Dataset content.

* * * * * * * * *

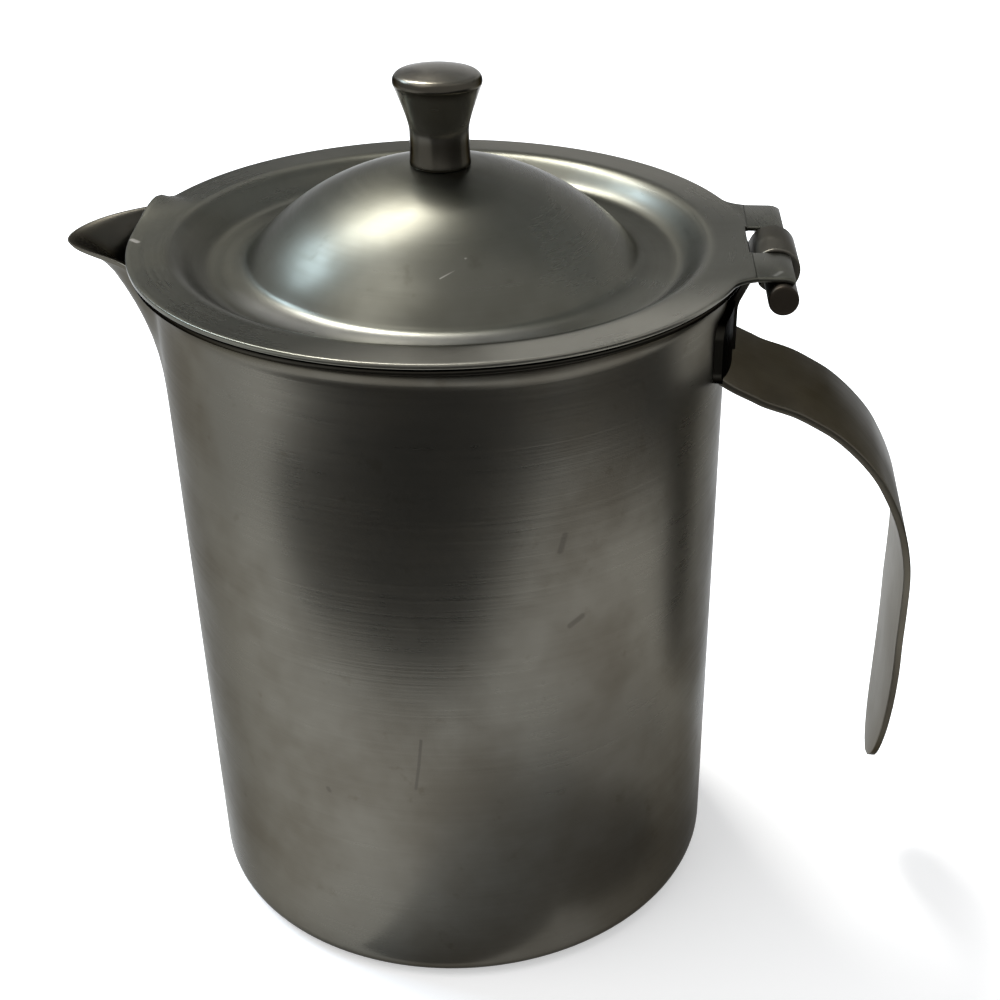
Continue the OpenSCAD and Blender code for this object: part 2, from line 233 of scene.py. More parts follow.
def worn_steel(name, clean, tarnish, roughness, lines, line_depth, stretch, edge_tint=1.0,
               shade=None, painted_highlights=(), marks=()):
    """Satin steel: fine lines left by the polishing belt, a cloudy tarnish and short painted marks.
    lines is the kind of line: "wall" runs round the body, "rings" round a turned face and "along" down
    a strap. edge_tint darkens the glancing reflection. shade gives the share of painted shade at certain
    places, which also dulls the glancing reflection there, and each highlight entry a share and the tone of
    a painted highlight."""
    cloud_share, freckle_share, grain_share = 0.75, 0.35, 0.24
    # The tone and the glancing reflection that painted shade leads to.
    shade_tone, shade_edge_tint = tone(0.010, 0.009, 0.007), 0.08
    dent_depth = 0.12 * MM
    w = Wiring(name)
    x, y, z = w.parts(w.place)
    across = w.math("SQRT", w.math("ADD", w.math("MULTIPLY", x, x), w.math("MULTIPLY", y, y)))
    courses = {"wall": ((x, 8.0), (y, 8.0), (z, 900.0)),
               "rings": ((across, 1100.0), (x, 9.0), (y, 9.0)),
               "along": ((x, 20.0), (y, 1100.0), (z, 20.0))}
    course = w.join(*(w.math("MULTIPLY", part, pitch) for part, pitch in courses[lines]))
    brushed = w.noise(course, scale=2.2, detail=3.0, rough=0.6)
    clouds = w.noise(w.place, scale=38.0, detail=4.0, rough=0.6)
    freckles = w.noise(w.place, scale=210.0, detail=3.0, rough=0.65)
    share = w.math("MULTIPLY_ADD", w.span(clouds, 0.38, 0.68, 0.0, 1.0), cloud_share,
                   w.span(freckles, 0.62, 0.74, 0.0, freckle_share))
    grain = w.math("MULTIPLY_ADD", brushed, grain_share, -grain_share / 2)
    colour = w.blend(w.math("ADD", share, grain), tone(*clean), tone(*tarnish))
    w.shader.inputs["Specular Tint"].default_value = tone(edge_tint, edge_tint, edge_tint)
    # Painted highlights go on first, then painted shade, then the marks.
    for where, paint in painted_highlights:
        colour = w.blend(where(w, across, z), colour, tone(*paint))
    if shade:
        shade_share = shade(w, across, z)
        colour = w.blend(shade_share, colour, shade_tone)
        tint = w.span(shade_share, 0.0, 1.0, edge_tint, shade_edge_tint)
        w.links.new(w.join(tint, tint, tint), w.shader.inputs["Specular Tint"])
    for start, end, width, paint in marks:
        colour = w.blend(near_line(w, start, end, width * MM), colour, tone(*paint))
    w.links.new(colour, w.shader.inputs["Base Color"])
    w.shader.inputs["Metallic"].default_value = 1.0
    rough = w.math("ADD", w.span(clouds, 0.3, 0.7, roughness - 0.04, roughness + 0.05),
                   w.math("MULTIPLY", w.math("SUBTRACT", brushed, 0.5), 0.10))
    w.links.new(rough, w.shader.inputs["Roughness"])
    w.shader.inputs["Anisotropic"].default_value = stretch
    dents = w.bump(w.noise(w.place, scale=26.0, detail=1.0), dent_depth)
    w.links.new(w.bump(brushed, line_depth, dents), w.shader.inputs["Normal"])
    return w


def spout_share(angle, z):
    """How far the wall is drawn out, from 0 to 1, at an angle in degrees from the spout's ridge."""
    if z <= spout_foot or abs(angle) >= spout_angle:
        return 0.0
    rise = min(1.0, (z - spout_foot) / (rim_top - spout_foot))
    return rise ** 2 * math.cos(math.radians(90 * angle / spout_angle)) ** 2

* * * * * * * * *

Request. Extract all of the data shown above without alteration.

Response below.
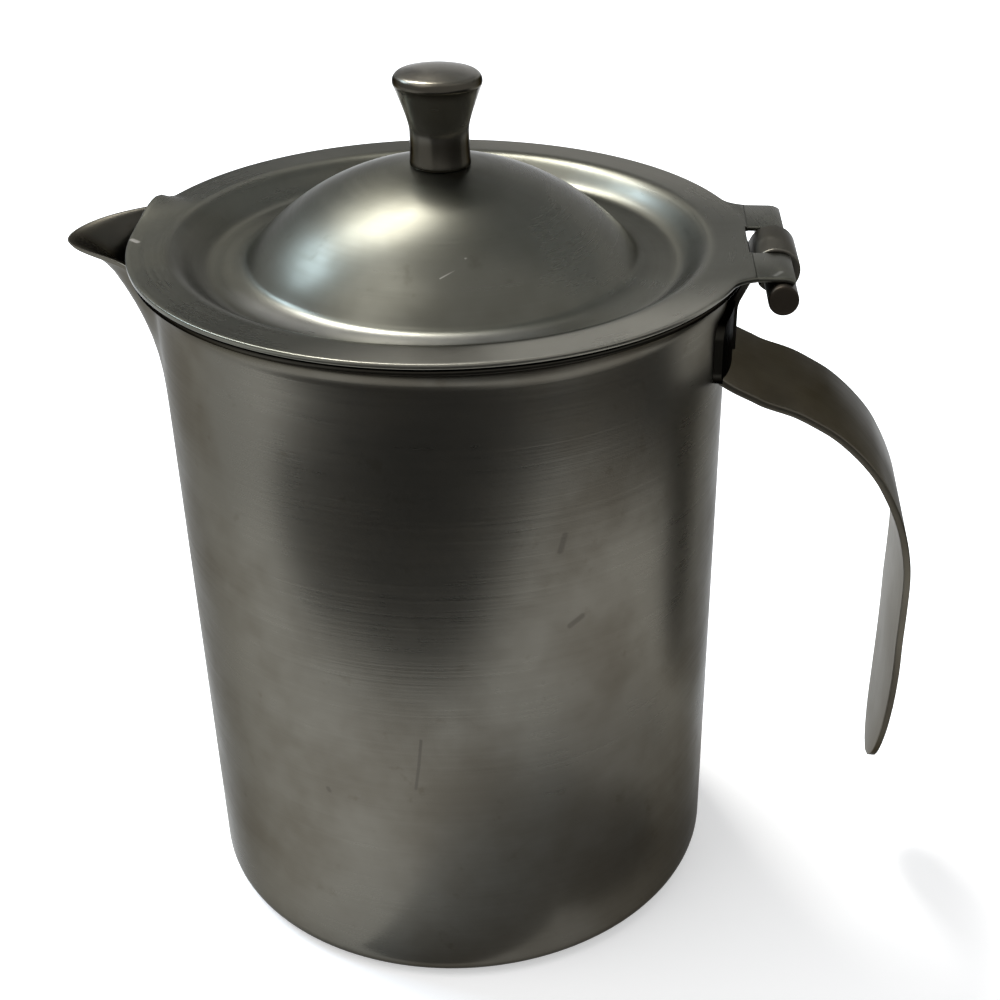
Continue the OpenSCAD and Blender code for this object: part 2, from line 233 of scene.py. More parts follow.
def worn_steel(name, clean, tarnish, roughness, lines, line_depth, stretch, edge_tint=1.0,
               shade=None, painted_highlights=(), marks=()):
    """Satin steel: fine lines left by the polishing belt, a cloudy tarnish and short painted marks.
    lines is the kind of line: "wall" runs round the body, "rings" round a turned face and "along" down
    a strap. edge_tint darkens the glancing reflection. shade gives the share of painted shade at certain
    places, which also dulls the glancing reflection there, and each highlight entry a share and the tone of
    a painted highlight."""
    cloud_share, freckle_share, grain_share = 0.75, 0.35, 0.24
    # The tone and the glancing reflection that painted shade leads to.
    shade_tone, shade_edge_tint = tone(0.010, 0.009, 0.007), 0.08
    dent_depth = 0.12 * MM
    w = Wiring(name)
    x, y, z = w.parts(w.place)
    across = w.math("SQRT", w.math("ADD", w.math("MULTIPLY", x, x), w.math("MULTIPLY", y, y)))
    courses = {"wall": ((x, 8.0), (y, 8.0), (z, 900.0)),
               "rings": ((across, 1100.0), (x, 9.0), (y, 9.0)),
               "along": ((x, 20.0), (y, 1100.0), (z, 20.0))}
    course = w.join(*(w.math("MULTIPLY", part, pitch) for part, pitch in courses[lines]))
    brushed = w.noise(course, scale=2.2, detail=3.0, rough=0.6)
    clouds = w.noise(w.place, scale=38.0, detail=4.0, rough=0.6)
    freckles = w.noise(w.place, scale=210.0, detail=3.0, rough=0.65)
    share = w.math("MULTIPLY_ADD", w.span(clouds, 0.38, 0.68, 0.0, 1.0), cloud_share,
                   w.span(freckles, 0.62, 0.74, 0.0, freckle_share))
    grain = w.math("MULTIPLY_ADD", brushed, grain_share, -grain_share / 2)
    colour = w.blend(w.math("ADD", share, grain), tone(*clean), tone(*tarnish))
    w.shader.inputs["Specular Tint"].default_value = tone(edge_tint, edge_tint, edge_tint)
    # Painted highlights go on first, then painted shade, then the marks.
    for where, paint in painted_highlights:
        colour = w.blend(where(w, across, z), colour, tone(*paint))
    if shade:
        shade_share = shade(w, across, z)
        colour = w.blend(shade_share, colour, shade_tone)
        tint = w.span(shade_share, 0.0, 1.0, edge_tint, shade_edge_tint)
        w.links.new(w.join(tint, tint, tint), w.shader.inputs["Specular Tint"])
    for start, end, width, paint in marks:
        colour = w.blend(near_line(w, start, end, width * MM), colour, tone(*paint))
    w.links.new(colour, w.shader.inputs["Base Color"])
    w.shader.inputs["Metallic"].default_value = 1.0
    rough = w.math("ADD", w.span(clouds, 0.3, 0.7, roughness - 0.04, roughness + 0.05),
                   w.math("MULTIPLY", w.math("SUBTRACT", brushed, 0.5), 0.10))
    w.links.new(rough, w.shader.inputs["Roughness"])
    w.shader.inputs["Anisotropic"].default_value = stretch
    dents = w.bump(w.noise(w.place, scale=26.0, detail=1.0), dent_depth)
    w.links.new(w.bump(brushed, line_depth, dents), w.shader.inputs["Normal"])
    return w


def spout_share(angle, z):
    """How far the wall is drawn out, from 0 to 1, at an angle in degrees from the spout's ridge."""
    if z <= spout_foot or abs(angle) >= spout_angle:
        return 0.0
    rise = min(1.0, (z - spout_foot) / (rim_top - spout_foot))
    return rise ** 2 * math.cos(math.radians(90 * angle / spout_angle)) ** 2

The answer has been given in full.